What then should be the bottom line of Japan's joining the TPP? It should have to do with strengthening domestic agricultural industries and their competitiveness. At long last, the TPP has provided an opportunity to hold a national debate on this subject. Japan has negotiated EPAs with a total of 16 countries and regions, including ASEAN, Mexico and Chile, of which 11 have already come into effect. Japan has also basically agreed to an EPA with Peru and has signed one with India. The high tariffs placed on agricultural products have kept Japan's overall import tariffs relatively high. Excluding agricultural products, however, Japan has adopted comprehensive EPAs that include competition policy and bilateral cooperation. The coverage goes beyond the obligations of the World Trade Organization (WTO), providing a model FTA.
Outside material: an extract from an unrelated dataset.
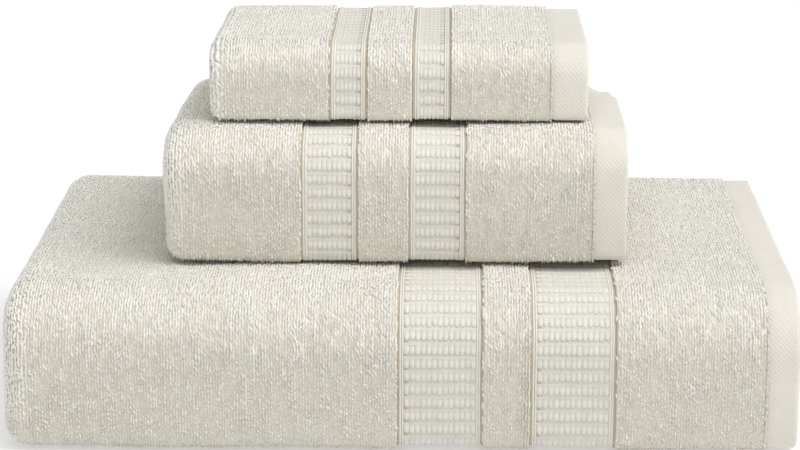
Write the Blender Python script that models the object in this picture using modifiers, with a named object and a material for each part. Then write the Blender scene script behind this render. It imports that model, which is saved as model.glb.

This means that, if Japan could improve on agriculture, it would be able to take the initiative in FTA formation in the Asia-Pacific region. Japan should strengthen its agricultural industries by exposing them to international competition. I believe that the industries have potential. The decline of Japanese agriculture is a result of protectionism. If Japan takes pride in the safety of its agricultural products, why not turn it into competitive strength and break into the world market?
During the Uruguay Round, public attention was exclusively focused on the issue of rice. This time around, we should not narrow the debate on the TPP to agriculture alone. In addition to trade in goods, the TPP contains a wide range of issues and opportunities, such as trade in services, investments, government procurement, establishment of smart communities utilizing smart grids, and migration that may overcome the problems of aging societies. The TPP offers the potential to further develop Japan's EPA policy.
Yorizumi Watanabe is Professor of International Political Economy at Keio University.
The views expressed in this piece are the author's own and should not be attributed to The Association of Japanese Institutes of Strategic Studies.